One way to stem the official abuse of rural enterprises is to formalize and clarify peasants' property rights, Chinese experts say.

Under Mao's communes, peasants were forbidden to own property or make money with it. But 13 years after China began dismantling the communes and redividing the farmland, the country's 230 million peasant households have emerged as major property-owners and investors.

Today, the private property of peasants, including the assets of privately owned rural firms, is estimated at $180 billion and is growing at a rate of 10 percent a year, according to official estimates.

Nevertheless, in many rural communities, a weak legal system offers inadequate protection for peasant property rights, the experts say.

"Peasants are especially worried that the collective will confiscate their property," says Chen Xiwen, deputy director of rural development at the Development Research Center that serves China's Cabinet. Farmers slaughter their livestock, chop down trees, and sell off assets to keep them from the government, he says. To halt such practices, the government "must affirm that peasants can own property and earn income from it."

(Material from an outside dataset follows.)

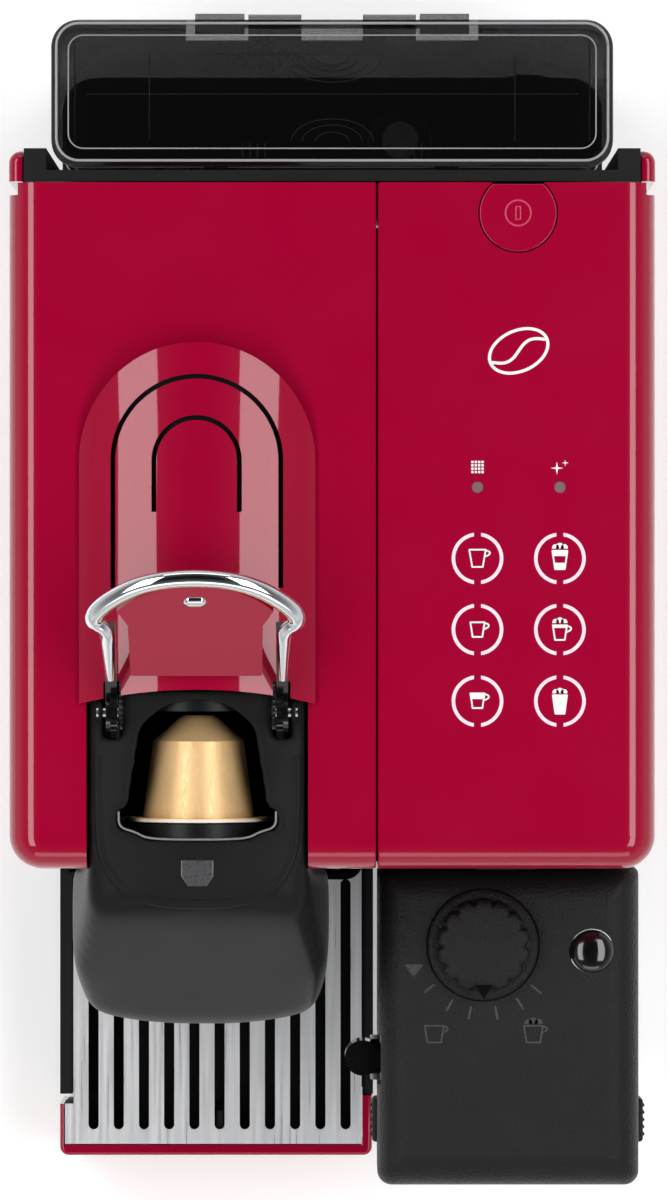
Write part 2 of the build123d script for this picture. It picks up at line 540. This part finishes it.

Shareholding, say many Chinese officials, is the best way to secure the property rights of peasants who invest in rural enterprises. Already, 10 to 20 percent of all rural firms have adopted some form of shareholding, many of them in Wenzhou, Zhejiang Province. (Wenzhou model, Page 11.)

"Shareholding can enable rural companies to evade bureaucratic subordination and control," including the random expropriation of profits, says Duan Yingbi, director of the Agriculture Ministry's Rural Economy Research Center.

In the long run, however, the success of shareholding experiments will depend on the further expansion of China's market economy and on political reforms that make the leadership accountable to the law.

"In China, `men rule, not the law,' so peasants lack faith [in government guarantees]," says Mr. Chen, citing a Chinese adage. "What we need most is a stable system."